I want to know why, also according to The Guardian, he regards himself not as having committed a crime, but rather, as "the person exposing alleged criminality on the part of the Obama administration." None of the leaked documents point to the Obama administration having committed criminal acts, while clearly, Snowden committed the crimes of theft and conversion of government property according to the laws that are in place – more on this to come.

I really want to know how he could remain so invisible in the transit lounge at that Moscow airport, which has been crawling with reporters scanning the airport bars, overpriced restaurants, and reportedly huge duty-free shop for a glimpse of the ex-spook for over two weeks.

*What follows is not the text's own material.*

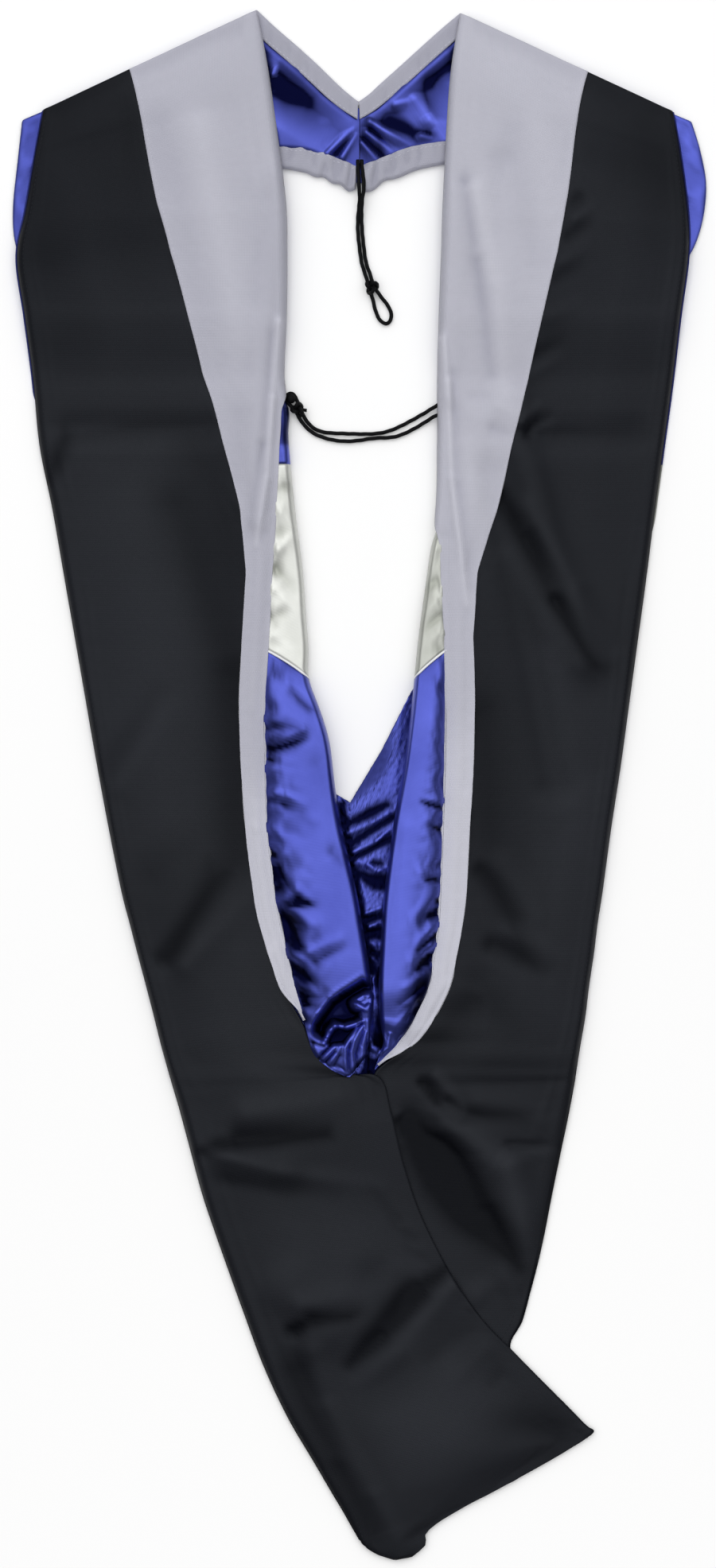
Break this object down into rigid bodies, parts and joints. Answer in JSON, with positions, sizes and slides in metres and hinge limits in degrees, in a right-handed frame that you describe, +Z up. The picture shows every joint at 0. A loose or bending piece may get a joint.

Knowing all of this stuff might just help me feel more like his exposure of a secret program that gathers massive amounts of metadata on citizens of the world, probably in violation of the Fourth Amendment to the US Constitution, in the case of domestic spying, was truly the act of a citizen who was concerned about the legality and ethics of the NSA's and other clandestine programs and less like he did it because he is a true believer in the philosophy that the executive branch – or perhaps just President Obama – holds too much power and that we have all become slaves to state tyranny.

Inertia

Obviously, the surveillance programs need to be brought under better oversight, with more transparency than what exists right now, and I am glad that the domestic spying was unveiled so that champions like Senator Bernie Sanders (I, VT) along with Senators Mark Udall (D, CO) and Ron Wydn (D, OR), who have been sounding the alarm and demanding answers for years, can finally make some progress in reforming the system. The surveillance industry, like the prison industry and the military-industrial complex, is anti-democratic and ripe for abuse. These are massive, widespread, institutionalized programs that are run by career experts, outliving individual politicians and requiring long-term planning that functions to enhance their progress and resistance to change while they remain hidden behind a wall of secretive "necessity." They are so massive and so entrenched that to alter their inertia is a Herculean task. Because of all of this, extraordinary measures must be taken to prevent their abuse and to make sure that reform is possible. And for this reason, Edward Snowden deserves a great deal of credit for bringing the secret surveillance program into the light of public attention.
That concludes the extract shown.